**The problem:**
Exactly as written, print each record in the listing.

Entries with model source code
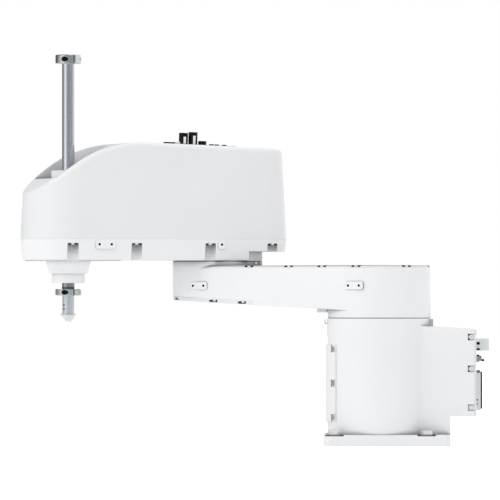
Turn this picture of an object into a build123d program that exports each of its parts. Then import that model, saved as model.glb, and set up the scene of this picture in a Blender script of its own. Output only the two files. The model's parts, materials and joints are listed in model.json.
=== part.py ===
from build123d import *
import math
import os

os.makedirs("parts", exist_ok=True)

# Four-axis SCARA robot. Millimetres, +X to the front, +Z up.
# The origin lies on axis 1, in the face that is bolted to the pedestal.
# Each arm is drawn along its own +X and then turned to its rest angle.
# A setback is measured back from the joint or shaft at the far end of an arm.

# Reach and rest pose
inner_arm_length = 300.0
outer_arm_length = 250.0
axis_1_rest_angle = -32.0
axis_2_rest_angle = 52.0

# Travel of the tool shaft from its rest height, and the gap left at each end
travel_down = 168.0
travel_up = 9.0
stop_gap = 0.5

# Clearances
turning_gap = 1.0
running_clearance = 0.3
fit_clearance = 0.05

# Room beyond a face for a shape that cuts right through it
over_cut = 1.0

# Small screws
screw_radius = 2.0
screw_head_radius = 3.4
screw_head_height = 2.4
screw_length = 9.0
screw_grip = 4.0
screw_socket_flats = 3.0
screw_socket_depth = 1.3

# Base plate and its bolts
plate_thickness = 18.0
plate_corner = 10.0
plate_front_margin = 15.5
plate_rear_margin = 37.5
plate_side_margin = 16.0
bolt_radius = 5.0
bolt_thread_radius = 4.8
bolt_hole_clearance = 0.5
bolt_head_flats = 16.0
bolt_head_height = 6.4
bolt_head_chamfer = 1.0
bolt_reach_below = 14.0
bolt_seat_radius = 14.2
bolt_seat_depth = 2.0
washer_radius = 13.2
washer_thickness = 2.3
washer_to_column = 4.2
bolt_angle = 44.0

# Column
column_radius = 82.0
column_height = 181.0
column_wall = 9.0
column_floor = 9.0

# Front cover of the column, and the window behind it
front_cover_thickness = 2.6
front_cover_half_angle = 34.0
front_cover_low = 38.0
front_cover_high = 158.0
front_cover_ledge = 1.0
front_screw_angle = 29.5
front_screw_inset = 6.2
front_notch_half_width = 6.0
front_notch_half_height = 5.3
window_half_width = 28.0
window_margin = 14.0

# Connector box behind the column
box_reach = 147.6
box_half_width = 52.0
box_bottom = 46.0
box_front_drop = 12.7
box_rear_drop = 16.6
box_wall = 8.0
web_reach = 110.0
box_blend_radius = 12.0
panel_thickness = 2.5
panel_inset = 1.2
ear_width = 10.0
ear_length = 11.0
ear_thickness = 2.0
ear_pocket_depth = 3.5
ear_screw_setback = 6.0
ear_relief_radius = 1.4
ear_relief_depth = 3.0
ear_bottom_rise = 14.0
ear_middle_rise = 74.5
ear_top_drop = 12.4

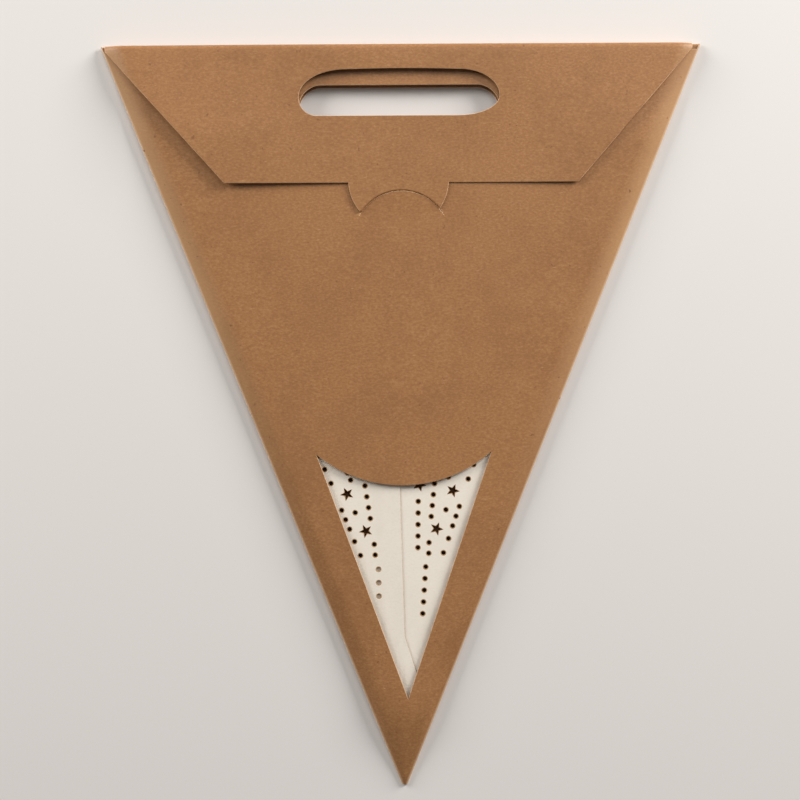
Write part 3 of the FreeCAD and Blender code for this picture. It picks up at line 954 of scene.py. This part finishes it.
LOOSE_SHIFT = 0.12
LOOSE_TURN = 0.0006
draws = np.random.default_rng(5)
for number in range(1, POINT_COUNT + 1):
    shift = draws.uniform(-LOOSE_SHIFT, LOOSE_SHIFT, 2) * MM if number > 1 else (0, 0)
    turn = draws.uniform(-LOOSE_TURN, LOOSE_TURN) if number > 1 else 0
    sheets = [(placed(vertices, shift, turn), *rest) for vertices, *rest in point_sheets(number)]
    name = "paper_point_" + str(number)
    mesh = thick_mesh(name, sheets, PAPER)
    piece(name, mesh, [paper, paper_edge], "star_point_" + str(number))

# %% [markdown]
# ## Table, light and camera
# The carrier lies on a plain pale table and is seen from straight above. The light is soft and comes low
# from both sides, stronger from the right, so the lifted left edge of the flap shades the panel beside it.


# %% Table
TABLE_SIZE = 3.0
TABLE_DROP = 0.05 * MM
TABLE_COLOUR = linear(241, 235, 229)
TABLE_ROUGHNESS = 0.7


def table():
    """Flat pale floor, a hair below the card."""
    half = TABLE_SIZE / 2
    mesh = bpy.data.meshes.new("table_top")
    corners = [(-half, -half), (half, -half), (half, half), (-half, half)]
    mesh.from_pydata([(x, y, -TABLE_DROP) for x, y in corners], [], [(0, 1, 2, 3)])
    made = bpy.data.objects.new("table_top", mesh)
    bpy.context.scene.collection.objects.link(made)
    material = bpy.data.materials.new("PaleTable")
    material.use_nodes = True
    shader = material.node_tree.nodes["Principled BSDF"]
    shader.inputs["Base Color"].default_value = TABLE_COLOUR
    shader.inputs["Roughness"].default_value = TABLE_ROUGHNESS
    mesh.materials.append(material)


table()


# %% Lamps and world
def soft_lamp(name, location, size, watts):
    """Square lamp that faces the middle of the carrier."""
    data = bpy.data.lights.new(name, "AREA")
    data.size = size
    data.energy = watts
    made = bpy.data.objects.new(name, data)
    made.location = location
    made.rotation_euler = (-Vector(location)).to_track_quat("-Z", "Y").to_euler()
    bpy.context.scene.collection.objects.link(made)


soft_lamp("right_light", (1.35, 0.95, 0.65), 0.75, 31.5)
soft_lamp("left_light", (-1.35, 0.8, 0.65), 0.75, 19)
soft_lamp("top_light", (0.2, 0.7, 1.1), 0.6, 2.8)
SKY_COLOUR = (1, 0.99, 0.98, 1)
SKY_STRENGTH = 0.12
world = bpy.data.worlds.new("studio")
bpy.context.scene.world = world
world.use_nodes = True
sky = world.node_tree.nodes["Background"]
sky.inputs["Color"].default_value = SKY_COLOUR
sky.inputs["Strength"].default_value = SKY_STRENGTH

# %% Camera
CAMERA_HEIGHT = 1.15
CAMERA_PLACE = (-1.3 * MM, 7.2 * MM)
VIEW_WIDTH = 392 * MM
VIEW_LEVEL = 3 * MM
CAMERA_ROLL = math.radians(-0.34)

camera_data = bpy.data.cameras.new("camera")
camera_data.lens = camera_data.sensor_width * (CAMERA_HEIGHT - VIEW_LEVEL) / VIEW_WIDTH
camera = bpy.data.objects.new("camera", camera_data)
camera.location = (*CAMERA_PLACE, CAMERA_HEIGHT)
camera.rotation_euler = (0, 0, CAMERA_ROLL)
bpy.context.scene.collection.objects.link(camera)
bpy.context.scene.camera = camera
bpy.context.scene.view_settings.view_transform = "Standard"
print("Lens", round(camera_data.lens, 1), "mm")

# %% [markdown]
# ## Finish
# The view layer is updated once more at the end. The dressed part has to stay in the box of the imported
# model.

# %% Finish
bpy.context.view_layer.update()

**Answer to this problem:**
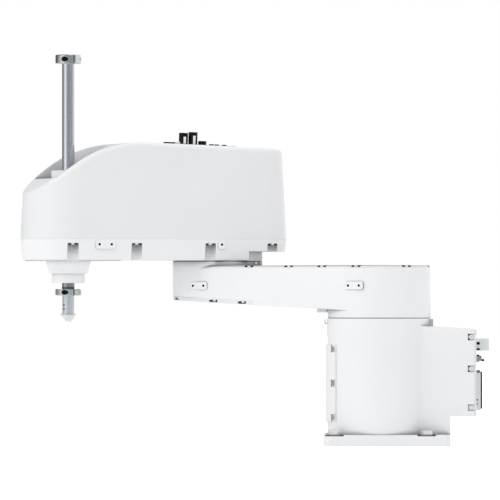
Turn this picture of an object into a build123d program that exports each of its parts. Then import that model, saved as model.glb, and set up the scene of this picture in a Blender script of its own. Output only the two files. The model's parts, materials and joints are listed in model.json.
=== part.py ===
from build123d import *
import math
import os

os.makedirs("parts", exist_ok=True)

# Four-axis SCARA robot. Millimetres, +X to the front, +Z up.
# The origin lies on axis 1, in the face that is bolted to the pedestal.
# Each arm is drawn along its own +X and then turned to its rest angle.
# A setback is measured back from the joint or shaft at the far end of an arm.

# Reach and rest pose
inner_arm_length = 300.0
outer_arm_length = 250.0
axis_1_rest_angle = -32.0
axis_2_rest_angle = 52.0

# Travel of the tool shaft from its rest height, and the gap left at each end
travel_down = 168.0
travel_up = 9.0
stop_gap = 0.5

# Clearances
turning_gap = 1.0
running_clearance = 0.3
fit_clearance = 0.05

# Room beyond a face for a shape that cuts right through it
over_cut = 1.0

# Small screws
screw_radius = 2.0
screw_head_radius = 3.4
screw_head_height = 2.4
screw_length = 9.0
screw_grip = 4.0
screw_socket_flats = 3.0
screw_socket_depth = 1.3

# Base plate and its bolts
plate_thickness = 18.0
plate_corner = 10.0
plate_front_margin = 15.5
plate_rear_margin = 37.5
plate_side_margin = 16.0
bolt_radius = 5.0
bolt_thread_radius = 4.8
bolt_hole_clearance = 0.5
bolt_head_flats = 16.0
bolt_head_height = 6.4
bolt_head_chamfer = 1.0
bolt_reach_below = 14.0
bolt_seat_radius = 14.2
bolt_seat_depth = 2.0
washer_radius = 13.2
washer_thickness = 2.3
washer_to_column = 4.2
bolt_angle = 44.0

# Column
column_radius = 82.0
column_height = 181.0
column_wall = 9.0
column_floor = 9.0

# Front cover of the column, and the window behind it
front_cover_thickness = 2.6
front_cover_half_angle = 34.0
front_cover_low = 38.0
front_cover_high = 158.0
front_cover_ledge = 1.0
front_screw_angle = 29.5
front_screw_inset = 6.2
front_notch_half_width = 6.0
front_notch_half_height = 5.3
window_half_width = 28.0
window_margin = 14.0

# Connector box behind the column
box_reach = 147.6
box_half_width = 52.0
box_bottom = 46.0
box_front_drop = 12.7
box_rear_drop = 16.6
box_wall = 8.0
web_reach = 110.0
box_blend_radius = 12.0
panel_thickness = 2.5
panel_inset = 1.2
ear_width = 10.0
ear_length = 11.0
ear_thickness = 2.0
ear_pocket_depth = 3.5
ear_screw_setback = 6.0
ear_relief_radius = 1.4
ear_relief_depth = 3.0
ear_bottom_rise = 14.0
ear_middle_rise = 74.5
ear_top_drop = 12.4

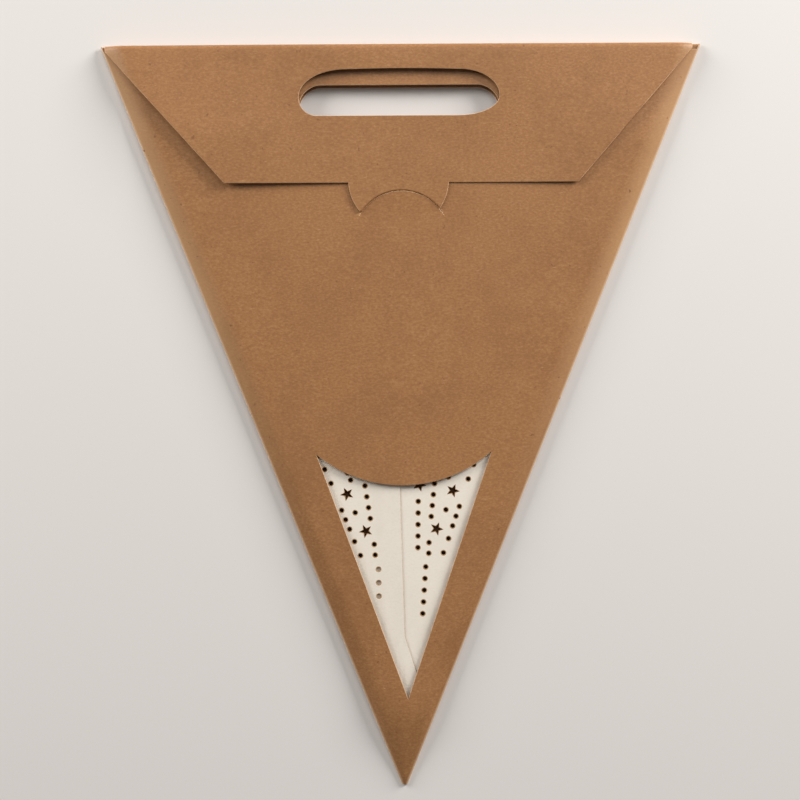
Write part 3 of the FreeCAD and Blender code for this picture. It picks up at line 954 of scene.py. This part finishes it.
LOOSE_SHIFT = 0.12
LOOSE_TURN = 0.0006
draws = np.random.default_rng(5)
for number in range(1, POINT_COUNT + 1):
    shift = draws.uniform(-LOOSE_SHIFT, LOOSE_SHIFT, 2) * MM if number > 1 else (0, 0)
    turn = draws.uniform(-LOOSE_TURN, LOOSE_TURN) if number > 1 else 0
    sheets = [(placed(vertices, shift, turn), *rest) for vertices, *rest in point_sheets(number)]
    name = "paper_point_" + str(number)
    mesh = thick_mesh(name, sheets, PAPER)
    piece(name, mesh, [paper, paper_edge], "star_point_" + str(number))

# %% [markdown]
# ## Table, light and camera
# The carrier lies on a plain pale table and is seen from straight above. The light is soft and comes low
# from both sides, stronger from the right, so the lifted left edge of the flap shades the panel beside it.


# %% Table
TABLE_SIZE = 3.0
TABLE_DROP = 0.05 * MM
TABLE_COLOUR = linear(241, 235, 229)
TABLE_ROUGHNESS = 0.7


def table():
    """Flat pale floor, a hair below the card."""
    half = TABLE_SIZE / 2
    mesh = bpy.data.meshes.new("table_top")
    corners = [(-half, -half), (half, -half), (half, half), (-half, half)]
    mesh.from_pydata([(x, y, -TABLE_DROP) for x, y in corners], [], [(0, 1, 2, 3)])
    made = bpy.data.objects.new("table_top", mesh)
    bpy.context.scene.collection.objects.link(made)
    material = bpy.data.materials.new("PaleTable")
    material.use_nodes = True
    shader = material.node_tree.nodes["Principled BSDF"]
    shader.inputs["Base Color"].default_value = TABLE_COLOUR
    shader.inputs["Roughness"].default_value = TABLE_ROUGHNESS
    mesh.materials.append(material)


table()


# %% Lamps and world
def soft_lamp(name, location, size, watts):
    """Square lamp that faces the middle of the carrier."""
    data = bpy.data.lights.new(name, "AREA")
    data.size = size
    data.energy = watts
    made = bpy.data.objects.new(name, data)
    made.location = location
    made.rotation_euler = (-Vector(location)).to_track_quat("-Z", "Y").to_euler()
    bpy.context.scene.collection.objects.link(made)


soft_lamp("right_light", (1.35, 0.95, 0.65), 0.75, 31.5)
soft_lamp("left_light", (-1.35, 0.8, 0.65), 0.75, 19)
soft_lamp("top_light", (0.2, 0.7, 1.1), 0.6, 2.8)
SKY_COLOUR = (1, 0.99, 0.98, 1)
SKY_STRENGTH = 0.12
world = bpy.data.worlds.new("studio")
bpy.context.scene.world = world
world.use_nodes = True
sky = world.node_tree.nodes["Background"]
sky.inputs["Color"].default_value = SKY_COLOUR
sky.inputs["Strength"].default_value = SKY_STRENGTH

# %% Camera
CAMERA_HEIGHT = 1.15
CAMERA_PLACE = (-1.3 * MM, 7.2 * MM)
VIEW_WIDTH = 392 * MM
VIEW_LEVEL = 3 * MM
CAMERA_ROLL = math.radians(-0.34)

camera_data = bpy.data.cameras.new("camera")
camera_data.lens = camera_data.sensor_width * (CAMERA_HEIGHT - VIEW_LEVEL) / VIEW_WIDTH
camera = bpy.data.objects.new("camera", camera_data)
camera.location = (*CAMERA_PLACE, CAMERA_HEIGHT)
camera.rotation_euler = (0, 0, CAMERA_ROLL)
bpy.context.scene.collection.objects.link(camera)
bpy.context.scene.camera = camera
bpy.context.scene.view_settings.view_transform = "Standard"
print("Lens", round(camera_data.lens, 1), "mm")

# %% [markdown]
# ## Finish
# The view layer is updated once more at the end. The dressed part has to stay in the box of the imported
# model.

# %% Finish
bpy.context.view_layer.update()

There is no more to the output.